Task requirements: Every line that holds the string "from" is to be identified and copied.
begin Supplied information
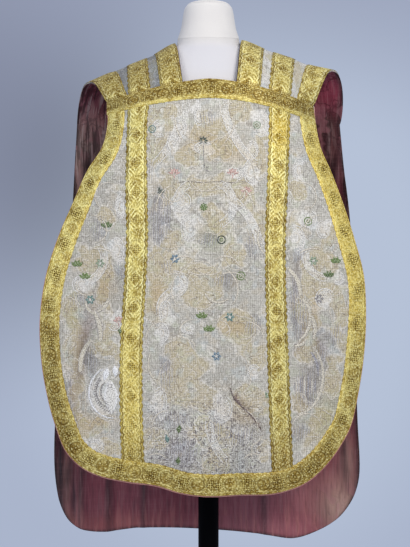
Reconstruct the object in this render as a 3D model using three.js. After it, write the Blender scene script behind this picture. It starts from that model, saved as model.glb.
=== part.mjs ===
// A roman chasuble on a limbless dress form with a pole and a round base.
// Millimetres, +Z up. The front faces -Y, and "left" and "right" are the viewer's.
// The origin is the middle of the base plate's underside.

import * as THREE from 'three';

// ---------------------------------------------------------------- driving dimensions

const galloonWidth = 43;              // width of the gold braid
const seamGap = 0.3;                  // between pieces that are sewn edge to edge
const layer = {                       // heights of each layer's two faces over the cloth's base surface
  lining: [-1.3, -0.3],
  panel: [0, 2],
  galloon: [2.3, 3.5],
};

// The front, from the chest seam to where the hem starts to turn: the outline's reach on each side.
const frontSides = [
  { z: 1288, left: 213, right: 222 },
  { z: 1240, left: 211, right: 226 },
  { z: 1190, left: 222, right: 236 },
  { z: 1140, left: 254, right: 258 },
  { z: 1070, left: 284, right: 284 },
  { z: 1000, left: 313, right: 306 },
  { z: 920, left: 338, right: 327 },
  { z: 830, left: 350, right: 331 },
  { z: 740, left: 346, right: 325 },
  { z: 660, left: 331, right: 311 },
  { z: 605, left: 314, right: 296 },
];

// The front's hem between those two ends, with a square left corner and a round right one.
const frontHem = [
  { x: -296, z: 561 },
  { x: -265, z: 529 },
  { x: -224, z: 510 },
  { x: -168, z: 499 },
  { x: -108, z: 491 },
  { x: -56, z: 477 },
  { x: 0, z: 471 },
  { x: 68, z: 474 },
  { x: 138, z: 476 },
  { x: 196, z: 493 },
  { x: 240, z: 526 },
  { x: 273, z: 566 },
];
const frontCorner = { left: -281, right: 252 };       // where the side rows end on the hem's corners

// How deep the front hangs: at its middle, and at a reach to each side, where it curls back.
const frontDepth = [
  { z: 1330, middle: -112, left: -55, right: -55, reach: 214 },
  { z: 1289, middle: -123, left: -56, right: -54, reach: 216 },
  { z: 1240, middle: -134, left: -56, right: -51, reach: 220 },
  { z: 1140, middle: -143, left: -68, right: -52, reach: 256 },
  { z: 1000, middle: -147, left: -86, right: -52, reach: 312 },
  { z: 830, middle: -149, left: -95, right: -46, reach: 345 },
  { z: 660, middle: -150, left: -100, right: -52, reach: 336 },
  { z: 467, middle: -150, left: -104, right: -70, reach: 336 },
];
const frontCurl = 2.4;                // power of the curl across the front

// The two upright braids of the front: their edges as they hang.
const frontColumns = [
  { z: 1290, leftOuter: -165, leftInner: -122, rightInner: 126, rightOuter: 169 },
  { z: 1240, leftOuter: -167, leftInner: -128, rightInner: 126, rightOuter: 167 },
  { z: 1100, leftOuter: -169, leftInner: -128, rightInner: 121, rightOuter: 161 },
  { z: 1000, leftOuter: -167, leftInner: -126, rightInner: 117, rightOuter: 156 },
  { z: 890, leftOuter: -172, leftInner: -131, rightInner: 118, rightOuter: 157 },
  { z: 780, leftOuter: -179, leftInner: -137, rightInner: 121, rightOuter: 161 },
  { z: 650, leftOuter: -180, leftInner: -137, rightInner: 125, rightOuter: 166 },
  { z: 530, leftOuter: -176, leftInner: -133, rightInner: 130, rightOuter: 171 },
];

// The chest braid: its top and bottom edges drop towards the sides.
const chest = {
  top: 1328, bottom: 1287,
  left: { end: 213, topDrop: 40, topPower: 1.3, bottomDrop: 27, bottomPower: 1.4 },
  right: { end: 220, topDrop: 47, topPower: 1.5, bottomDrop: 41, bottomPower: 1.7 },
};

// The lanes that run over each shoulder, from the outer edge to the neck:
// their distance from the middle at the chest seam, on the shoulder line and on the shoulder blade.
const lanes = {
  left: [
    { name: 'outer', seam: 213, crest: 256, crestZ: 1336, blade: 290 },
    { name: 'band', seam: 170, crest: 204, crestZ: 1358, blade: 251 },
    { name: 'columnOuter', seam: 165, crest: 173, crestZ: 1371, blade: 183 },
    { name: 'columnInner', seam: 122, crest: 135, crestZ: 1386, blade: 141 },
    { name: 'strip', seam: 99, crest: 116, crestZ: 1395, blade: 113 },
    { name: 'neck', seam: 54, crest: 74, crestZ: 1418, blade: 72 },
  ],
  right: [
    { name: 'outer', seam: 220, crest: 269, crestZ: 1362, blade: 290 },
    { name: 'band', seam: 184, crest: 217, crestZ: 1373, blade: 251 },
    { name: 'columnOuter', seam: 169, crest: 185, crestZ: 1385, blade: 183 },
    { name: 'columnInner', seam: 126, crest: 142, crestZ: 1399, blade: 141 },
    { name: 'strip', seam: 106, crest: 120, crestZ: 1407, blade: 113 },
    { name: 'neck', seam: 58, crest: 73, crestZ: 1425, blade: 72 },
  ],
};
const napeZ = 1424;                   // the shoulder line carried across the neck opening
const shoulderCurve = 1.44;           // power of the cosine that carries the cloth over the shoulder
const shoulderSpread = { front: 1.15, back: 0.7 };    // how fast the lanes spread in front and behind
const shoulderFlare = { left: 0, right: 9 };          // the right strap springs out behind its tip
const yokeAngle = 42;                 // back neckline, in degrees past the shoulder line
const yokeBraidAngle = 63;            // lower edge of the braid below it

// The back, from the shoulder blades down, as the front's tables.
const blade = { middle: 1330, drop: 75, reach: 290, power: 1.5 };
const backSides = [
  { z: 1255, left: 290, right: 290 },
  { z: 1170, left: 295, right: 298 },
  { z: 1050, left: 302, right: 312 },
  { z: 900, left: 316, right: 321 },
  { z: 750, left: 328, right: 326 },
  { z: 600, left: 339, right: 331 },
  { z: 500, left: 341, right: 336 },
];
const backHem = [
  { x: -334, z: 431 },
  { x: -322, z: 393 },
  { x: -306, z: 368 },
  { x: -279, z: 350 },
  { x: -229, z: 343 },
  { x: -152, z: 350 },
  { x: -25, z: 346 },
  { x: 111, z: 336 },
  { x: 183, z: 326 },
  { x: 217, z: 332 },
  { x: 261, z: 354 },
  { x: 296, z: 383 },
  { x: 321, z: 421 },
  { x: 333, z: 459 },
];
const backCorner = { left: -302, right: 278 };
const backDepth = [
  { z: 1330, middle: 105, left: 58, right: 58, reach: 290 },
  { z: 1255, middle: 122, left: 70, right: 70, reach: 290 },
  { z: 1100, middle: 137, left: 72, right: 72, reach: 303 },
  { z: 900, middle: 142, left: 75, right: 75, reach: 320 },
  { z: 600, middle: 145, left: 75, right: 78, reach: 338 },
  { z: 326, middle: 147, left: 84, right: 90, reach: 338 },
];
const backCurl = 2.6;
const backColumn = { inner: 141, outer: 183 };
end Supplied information
Finished exercise:
Reconstruct the object in this render as a 3D model using three.js. After it, write the Blender scene script behind this picture. It starts from that model, saved as model.glb.
import * as THREE from 'three';
// The front, from the chest seam to where the hem starts to turn: the outline's reach on each side.
// The lanes that run over each shoulder, from the outer edge to the neck:
// their distance from the middle at the chest seam, on the shoulder line and on the shoulder blade.
// The back, from the shoulder blades down, as the front's tables.